# Start of Given material

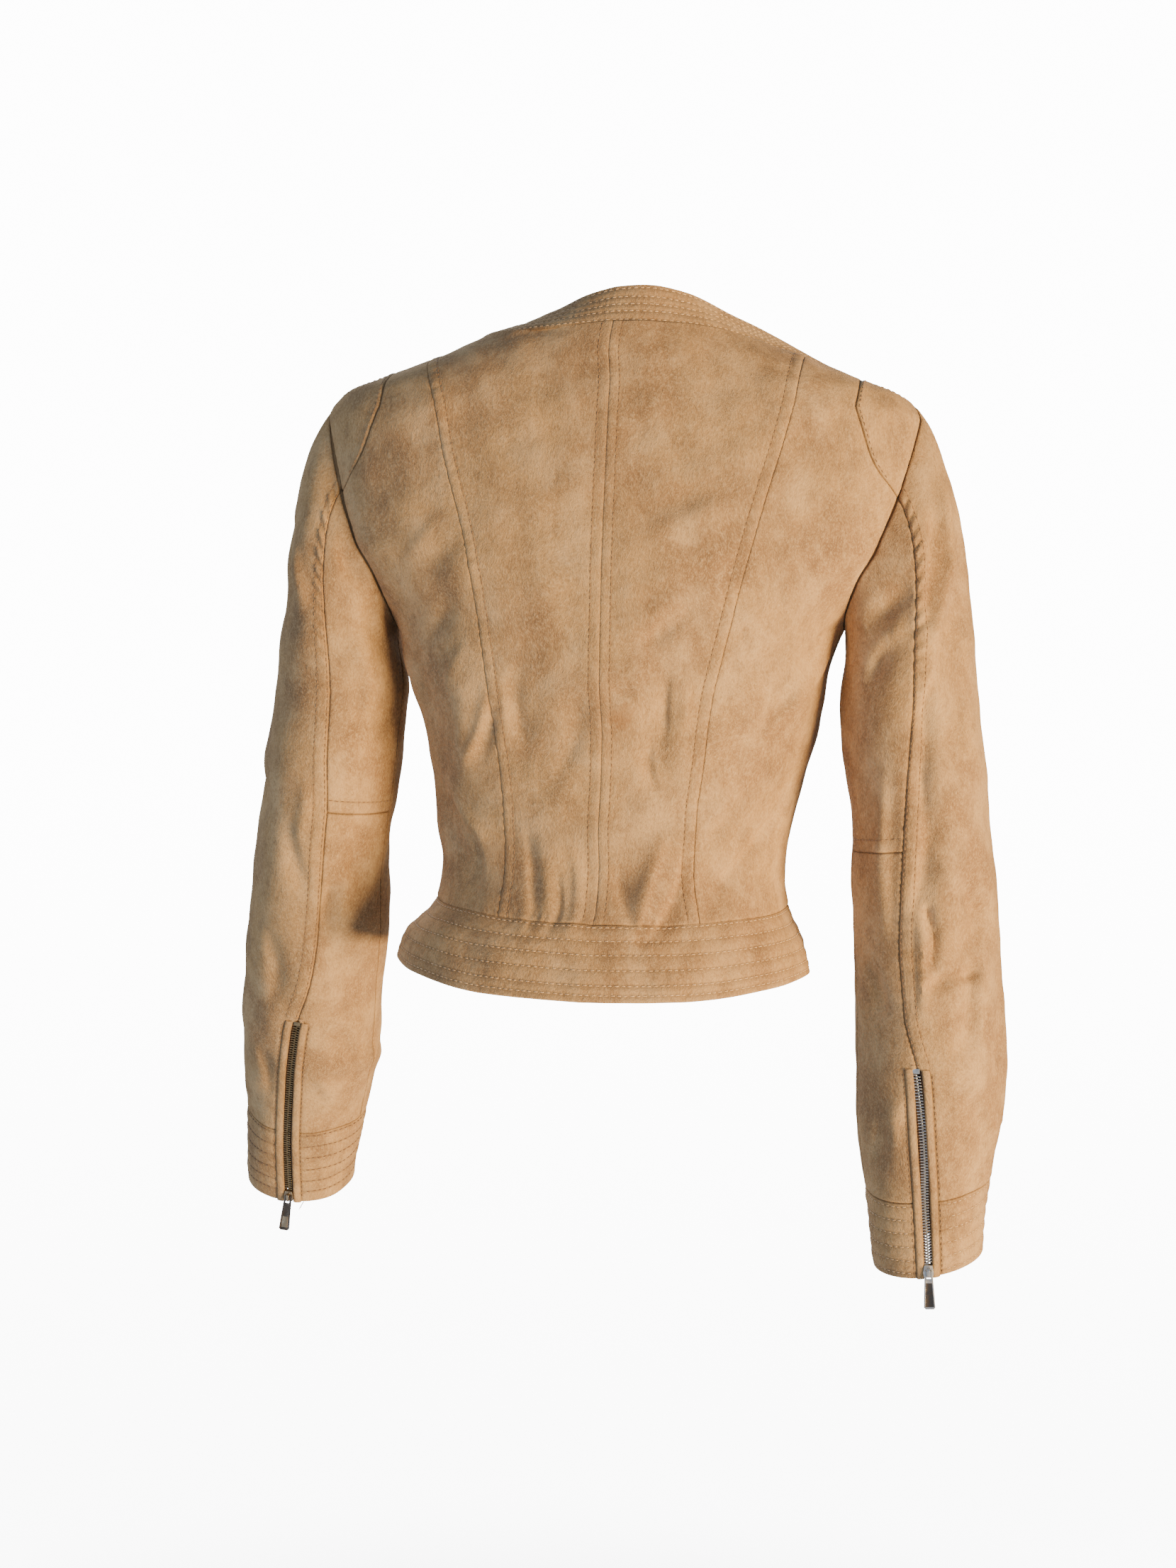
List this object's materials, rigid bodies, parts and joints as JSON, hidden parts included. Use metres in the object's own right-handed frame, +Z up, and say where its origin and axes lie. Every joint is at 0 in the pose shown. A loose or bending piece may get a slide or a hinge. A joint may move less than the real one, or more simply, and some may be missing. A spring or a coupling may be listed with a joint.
{
  "type": "jacket",
  "caption": "Short fitted suede jacket in its hollow worn form, with panelled back, stand neckband, zip front, banded waist and zipped cuffs.",
  "frame": {"origin": "middle of the neck opening, level with the nape's neck seam less 16 mm; the wearer's neck comes up through it", "axes": "+Z up, the front of the jacket faces -Y, the wearer's left is +X"},
  "size_m": [0.5627, 0.2547, 0.6816],
  "materials": {
    "suede": "napped camel-tan suede with cloudy mottling",
    "zip_tape": "woven polyester tape",
    "zip_teeth": "nickel-plated moulded teeth",
    "slider": "nickel-plated die casting, a little dulled"
  },
  "bodies": {
    "jacket": {"back_centre_left": "suede", "back_centre_right": "suede", "back_side_left": "suede", "back_side_right": "suede", "shoulder_patch_left": "suede", "shoulder_patch_right": "suede", "front_left": "suede", "front_right": "suede", "neckband": "suede", "waistband_back": "suede", "waistband_front_left": "suede", "waistband_front_right": "suede", "sleeve_upper_left": "suede", "sleeve_upper_right": "suede", "sleeve_under_top_left": "suede", "sleeve_under_top_right": "suede", "sleeve_under_low_left": "suede", "sleeve_under_low_right": "suede", "cuff_left": "suede", "cuff_right": "suede", "cuff_zip_left_tape_a": "zip_tape", "cuff_zip_left_tape_b": "zip_tape", "cuff_zip_right_tape_a": "zip_tape", "cuff_zip_right_tape_b": "zip_tape", "front_zip_tape_a": "zip_tape", "front_zip_tape_b": "zip_tape", "cuff_zip_left_chain": "zip_teeth", "cuff_zip_right_chain": "zip_teeth", "front_zip_chain": "zip_teeth", "front_zip_box": "zip_teeth", "cuff_slider_left": "slider", "cuff_slider_right": "slider", "front_slider": "slider"},
    "cuff_pull_left": {"cuff_pull_left": "slider"},
    "cuff_pull_right": {"cuff_pull_right": "slider"},
    "front_pull": {"front_pull": "slider"}
  },
  "joints": [
    {"name": "cuff_pull_left_hinge", "type": "hinge", "parent": "jacket", "child": "cuff_pull_left", "pos_m": [0.24823, -0.0798, -0.64148], "axis": [0.9945, 0.023, 0.1021], "range_deg": [-26, 140]},
    {"name": "cuff_pull_right_hinge", "type": "hinge", "parent": "jacket", "child": "cuff_pull_right", "pos_m": [-0.22544, 0.00843, -0.64564], "axis": [0.9979, 0.0025, -0.0646], "range_deg": [-11, 150]},
    {"name": "front_pull_hinge", "type": "hinge", "parent": "jacket", "child": "front_pull", "pos_m": [0.00001, -0.07225, -0.06843], "axis": [-1, -0.0036, 0.0021], "range_deg": [0, 150]}
  ]
}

# End of Given material

* **Instructions to follow**: The whole listing above needs to be written out again exactly.

* **Response to the exercise**:
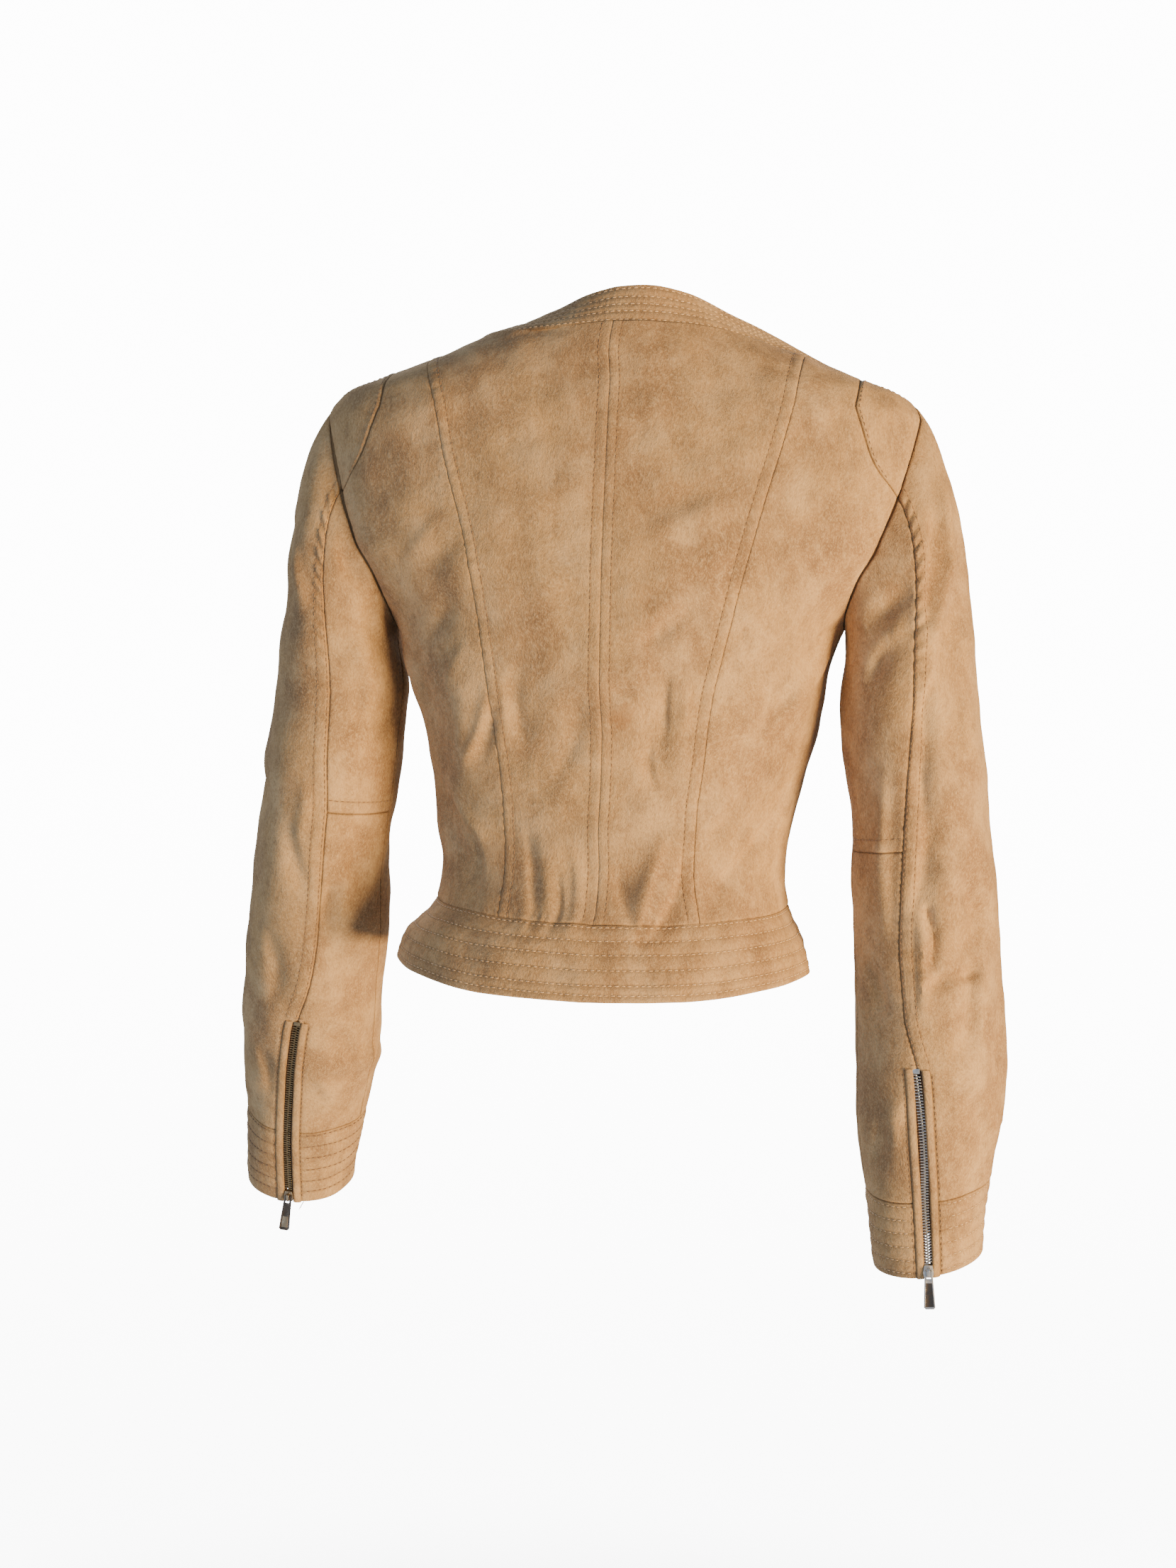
List this object's materials, rigid bodies, parts and joints as JSON, hidden parts included. Use metres in the object's own right-handed frame, +Z up, and say where its origin and axes lie. Every joint is at 0 in the pose shown. A loose or bending piece may get a slide or a hinge. A joint may move less than the real one, or more simply, and some may be missing. A spring or a coupling may be listed with a joint.
{
  "type": "jacket",
  "caption": "Short fitted suede jacket in its hollow worn form, with panelled back, stand neckband, zip front, banded waist and zipped cuffs.",
  "frame": {"origin": "middle of the neck opening, level with the nape's neck seam less 16 mm; the wearer's neck comes up through it", "axes": "+Z up, the front of the jacket faces -Y, the wearer's left is +X"},
  "size_m": [0.5627, 0.2547, 0.6816],
  "materials": {
    "suede": "napped camel-tan suede with cloudy mottling",
    "zip_tape": "woven polyester tape",
    "zip_teeth": "nickel-plated moulded teeth",
    "slider": "nickel-plated die casting, a little dulled"
  },
  "bodies": {
    "jacket": {"back_centre_left": "suede", "back_centre_right": "suede", "back_side_left": "suede", "back_side_right": "suede", "shoulder_patch_left": "suede", "shoulder_patch_right": "suede", "front_left": "suede", "front_right": "suede", "neckband": "suede", "waistband_back": "suede", "waistband_front_left": "suede", "waistband_front_right": "suede", "sleeve_upper_left": "suede", "sleeve_upper_right": "suede", "sleeve_under_top_left": "suede", "sleeve_under_top_right": "suede", "sleeve_under_low_left": "suede", "sleeve_under_low_right": "suede", "cuff_left": "suede", "cuff_right": "suede", "cuff_zip_left_tape_a": "zip_tape", "cuff_zip_left_tape_b": "zip_tape", "cuff_zip_right_tape_a": "zip_tape", "cuff_zip_right_tape_b": "zip_tape", "front_zip_tape_a": "zip_tape", "front_zip_tape_b": "zip_tape", "cuff_zip_left_chain": "zip_teeth", "cuff_zip_right_chain": "zip_teeth", "front_zip_chain": "zip_teeth", "front_zip_box": "zip_teeth", "cuff_slider_left": "slider", "cuff_slider_right": "slider", "front_slider": "slider"},
    "cuff_pull_left": {"cuff_pull_left": "slider"},
    "cuff_pull_right": {"cuff_pull_right": "slider"},
    "front_pull": {"front_pull": "slider"}
  },
  "joints": [
    {"name": "cuff_pull_left_hinge", "type": "hinge", "parent": "jacket", "child": "cuff_pull_left", "pos_m": [0.24823, -0.0798, -0.64148], "axis": [0.9945, 0.023, 0.1021], "range_deg": [-26, 140]},
    {"name": "cuff_pull_right_hinge", "type": "hinge", "parent": "jacket", "child": "cuff_pull_right", "pos_m": [-0.22544, 0.00843, -0.64564], "axis": [0.9979, 0.0025, -0.0646], "range_deg": [-11, 150]},
    {"name": "front_pull_hinge", "type": "hinge", "parent": "jacket", "child": "front_pull", "pos_m": [0.00001, -0.07225, -0.06843], "axis": [-1, -0.0036, 0.0021], "range_deg": [0, 150]}
  ]
}